■ **Dataset entries**:
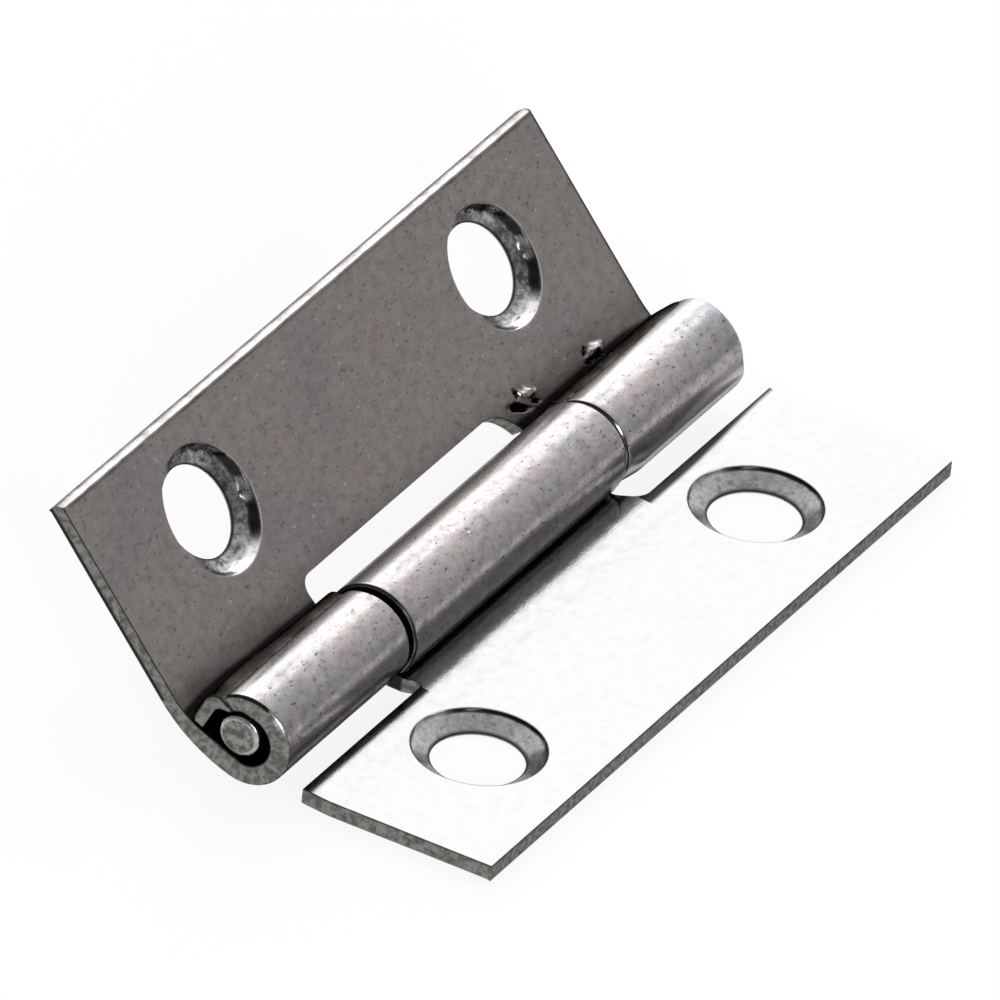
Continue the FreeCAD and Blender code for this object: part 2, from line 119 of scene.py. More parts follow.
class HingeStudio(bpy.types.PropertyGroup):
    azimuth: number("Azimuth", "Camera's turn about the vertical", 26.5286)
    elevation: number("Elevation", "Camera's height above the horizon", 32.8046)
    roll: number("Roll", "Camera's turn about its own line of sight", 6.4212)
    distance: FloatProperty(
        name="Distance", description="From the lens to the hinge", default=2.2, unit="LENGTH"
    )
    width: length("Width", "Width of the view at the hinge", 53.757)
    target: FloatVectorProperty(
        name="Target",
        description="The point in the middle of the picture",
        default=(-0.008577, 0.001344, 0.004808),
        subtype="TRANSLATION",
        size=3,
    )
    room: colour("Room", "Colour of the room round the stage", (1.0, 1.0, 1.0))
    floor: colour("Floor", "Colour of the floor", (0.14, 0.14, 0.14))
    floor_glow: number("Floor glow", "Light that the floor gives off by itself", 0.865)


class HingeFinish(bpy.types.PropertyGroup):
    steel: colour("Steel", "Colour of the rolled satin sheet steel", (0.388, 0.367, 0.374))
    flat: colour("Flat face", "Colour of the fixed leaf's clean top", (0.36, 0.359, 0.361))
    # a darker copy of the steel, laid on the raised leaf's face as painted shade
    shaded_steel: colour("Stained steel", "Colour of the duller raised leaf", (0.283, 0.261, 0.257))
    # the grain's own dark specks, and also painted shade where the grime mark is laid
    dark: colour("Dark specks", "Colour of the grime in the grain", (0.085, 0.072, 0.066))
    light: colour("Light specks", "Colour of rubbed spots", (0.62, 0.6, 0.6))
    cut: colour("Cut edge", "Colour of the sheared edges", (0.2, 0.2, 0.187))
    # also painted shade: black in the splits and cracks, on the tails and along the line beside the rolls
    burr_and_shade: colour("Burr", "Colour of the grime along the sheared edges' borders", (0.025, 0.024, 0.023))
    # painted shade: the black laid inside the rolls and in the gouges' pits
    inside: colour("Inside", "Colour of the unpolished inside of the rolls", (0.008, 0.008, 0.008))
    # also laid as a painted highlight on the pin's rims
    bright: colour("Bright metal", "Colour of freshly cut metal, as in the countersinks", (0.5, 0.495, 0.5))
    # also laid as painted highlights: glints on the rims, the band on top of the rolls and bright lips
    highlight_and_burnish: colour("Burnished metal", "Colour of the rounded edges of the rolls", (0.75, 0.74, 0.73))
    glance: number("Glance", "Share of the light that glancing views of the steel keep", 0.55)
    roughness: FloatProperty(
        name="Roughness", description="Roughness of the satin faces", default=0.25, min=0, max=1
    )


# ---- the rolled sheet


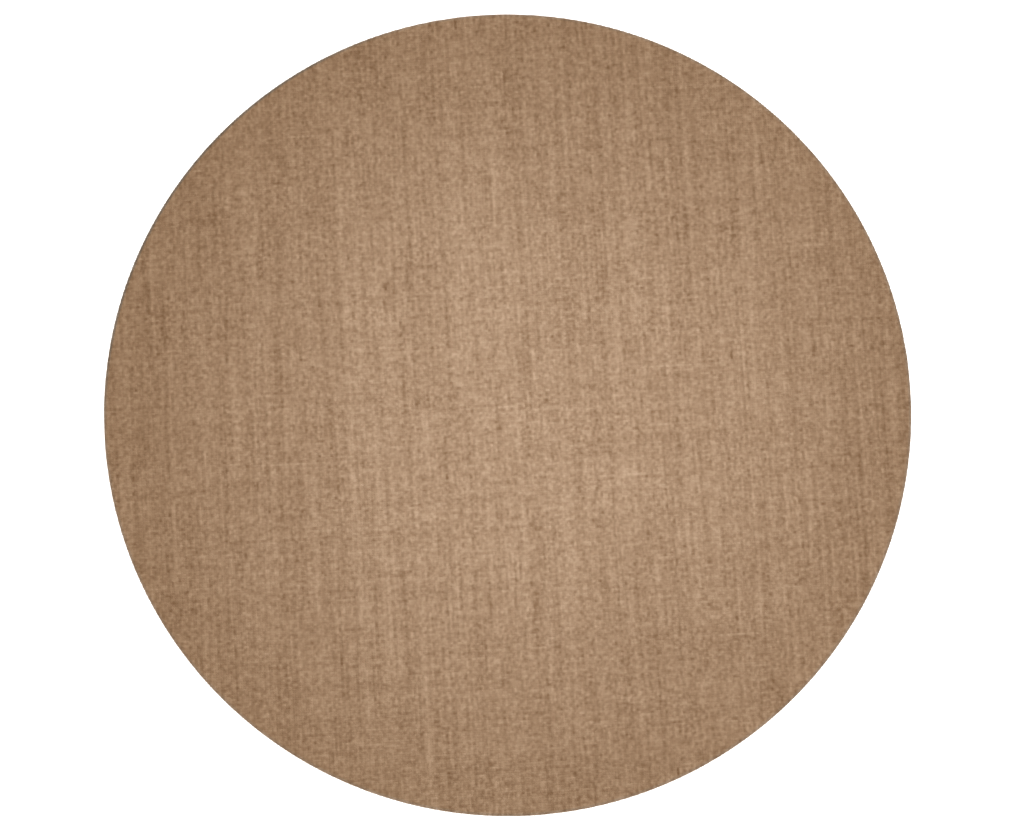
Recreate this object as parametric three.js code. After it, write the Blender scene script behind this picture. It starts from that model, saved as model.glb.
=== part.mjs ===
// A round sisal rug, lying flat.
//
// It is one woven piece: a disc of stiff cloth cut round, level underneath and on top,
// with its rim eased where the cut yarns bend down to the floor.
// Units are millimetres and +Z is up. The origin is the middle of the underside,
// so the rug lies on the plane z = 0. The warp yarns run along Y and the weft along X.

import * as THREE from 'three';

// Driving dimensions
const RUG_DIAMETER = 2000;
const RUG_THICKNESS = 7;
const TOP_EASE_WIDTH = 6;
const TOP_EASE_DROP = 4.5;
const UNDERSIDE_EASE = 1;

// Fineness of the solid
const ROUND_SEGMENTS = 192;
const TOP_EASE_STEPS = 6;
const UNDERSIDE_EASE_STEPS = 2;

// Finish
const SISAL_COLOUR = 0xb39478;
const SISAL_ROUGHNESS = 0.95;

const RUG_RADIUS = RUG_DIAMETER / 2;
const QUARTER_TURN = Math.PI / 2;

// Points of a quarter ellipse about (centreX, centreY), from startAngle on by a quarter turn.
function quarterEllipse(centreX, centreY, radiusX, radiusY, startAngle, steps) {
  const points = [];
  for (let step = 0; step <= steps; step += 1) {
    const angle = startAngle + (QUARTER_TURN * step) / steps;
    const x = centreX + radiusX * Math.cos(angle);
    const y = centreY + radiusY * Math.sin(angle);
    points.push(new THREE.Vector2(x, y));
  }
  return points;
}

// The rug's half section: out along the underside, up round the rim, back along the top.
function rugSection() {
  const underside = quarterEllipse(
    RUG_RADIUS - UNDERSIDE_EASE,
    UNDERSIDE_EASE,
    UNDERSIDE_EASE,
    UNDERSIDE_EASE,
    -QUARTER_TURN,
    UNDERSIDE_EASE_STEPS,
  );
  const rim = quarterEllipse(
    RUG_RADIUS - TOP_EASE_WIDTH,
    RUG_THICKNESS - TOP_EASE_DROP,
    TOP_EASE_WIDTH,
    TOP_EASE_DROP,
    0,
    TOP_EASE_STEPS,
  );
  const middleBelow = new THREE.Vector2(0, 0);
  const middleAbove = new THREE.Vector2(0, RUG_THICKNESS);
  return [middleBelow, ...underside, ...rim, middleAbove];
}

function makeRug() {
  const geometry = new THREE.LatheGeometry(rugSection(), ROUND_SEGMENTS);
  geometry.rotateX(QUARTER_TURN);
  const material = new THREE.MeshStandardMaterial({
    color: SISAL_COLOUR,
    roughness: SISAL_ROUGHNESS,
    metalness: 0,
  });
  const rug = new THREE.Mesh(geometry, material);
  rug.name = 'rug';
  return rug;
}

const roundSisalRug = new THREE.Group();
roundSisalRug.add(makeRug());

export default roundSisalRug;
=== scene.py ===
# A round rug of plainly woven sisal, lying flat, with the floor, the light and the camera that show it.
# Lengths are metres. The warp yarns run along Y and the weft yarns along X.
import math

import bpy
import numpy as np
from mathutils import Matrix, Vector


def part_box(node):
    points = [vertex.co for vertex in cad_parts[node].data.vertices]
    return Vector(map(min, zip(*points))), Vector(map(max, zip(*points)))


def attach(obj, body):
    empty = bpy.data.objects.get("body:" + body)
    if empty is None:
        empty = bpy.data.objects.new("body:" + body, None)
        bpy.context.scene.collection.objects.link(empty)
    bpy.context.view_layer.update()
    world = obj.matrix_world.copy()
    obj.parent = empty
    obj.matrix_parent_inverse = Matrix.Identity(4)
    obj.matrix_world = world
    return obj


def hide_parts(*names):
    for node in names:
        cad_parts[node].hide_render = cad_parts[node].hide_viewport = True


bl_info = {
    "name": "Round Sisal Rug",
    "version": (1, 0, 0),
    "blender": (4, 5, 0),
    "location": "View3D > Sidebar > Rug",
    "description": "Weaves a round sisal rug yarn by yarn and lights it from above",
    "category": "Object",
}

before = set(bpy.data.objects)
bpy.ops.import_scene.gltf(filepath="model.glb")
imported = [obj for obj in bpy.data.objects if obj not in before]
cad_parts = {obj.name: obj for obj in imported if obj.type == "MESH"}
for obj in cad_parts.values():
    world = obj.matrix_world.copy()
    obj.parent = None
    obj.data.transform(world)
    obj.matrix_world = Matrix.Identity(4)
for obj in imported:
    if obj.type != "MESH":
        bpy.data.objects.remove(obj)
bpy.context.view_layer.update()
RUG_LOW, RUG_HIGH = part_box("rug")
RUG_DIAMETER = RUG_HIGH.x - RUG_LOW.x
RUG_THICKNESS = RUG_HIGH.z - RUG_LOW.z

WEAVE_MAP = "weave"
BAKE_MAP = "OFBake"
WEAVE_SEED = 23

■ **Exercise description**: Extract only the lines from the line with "const roundSisalRug = new THREE.Group();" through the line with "cad_parts[node].hide_render = cad_parts[node].hide_viewport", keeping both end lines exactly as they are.

■ **Written solution**:
const roundSisalRug = new THREE.Group();
roundSisalRug.add(makeRug());

export default roundSisalRug;
=== scene.py ===
# A round rug of plainly woven sisal, lying flat, with the floor, the light and the camera that show it.
# Lengths are metres. The warp yarns run along Y and the weft yarns along X.
import math

import bpy
import numpy as np
from mathutils import Matrix, Vector


def part_box(node):
    points = [vertex.co for vertex in cad_parts[node].data.vertices]
    return Vector(map(min, zip(*points))), Vector(map(max, zip(*points)))


def attach(obj, body):
    empty = bpy.data.objects.get("body:" + body)
    if empty is None:
        empty = bpy.data.objects.new("body:" + body, None)
        bpy.context.scene.collection.objects.link(empty)
    bpy.context.view_layer.update()
    world = obj.matrix_world.copy()
    obj.parent = empty
    obj.matrix_parent_inverse = Matrix.Identity(4)
    obj.matrix_world = world
    return obj


def hide_parts(*names):
    for node in names:
        cad_parts[node].hide_render = cad_parts[node].hide_viewport = True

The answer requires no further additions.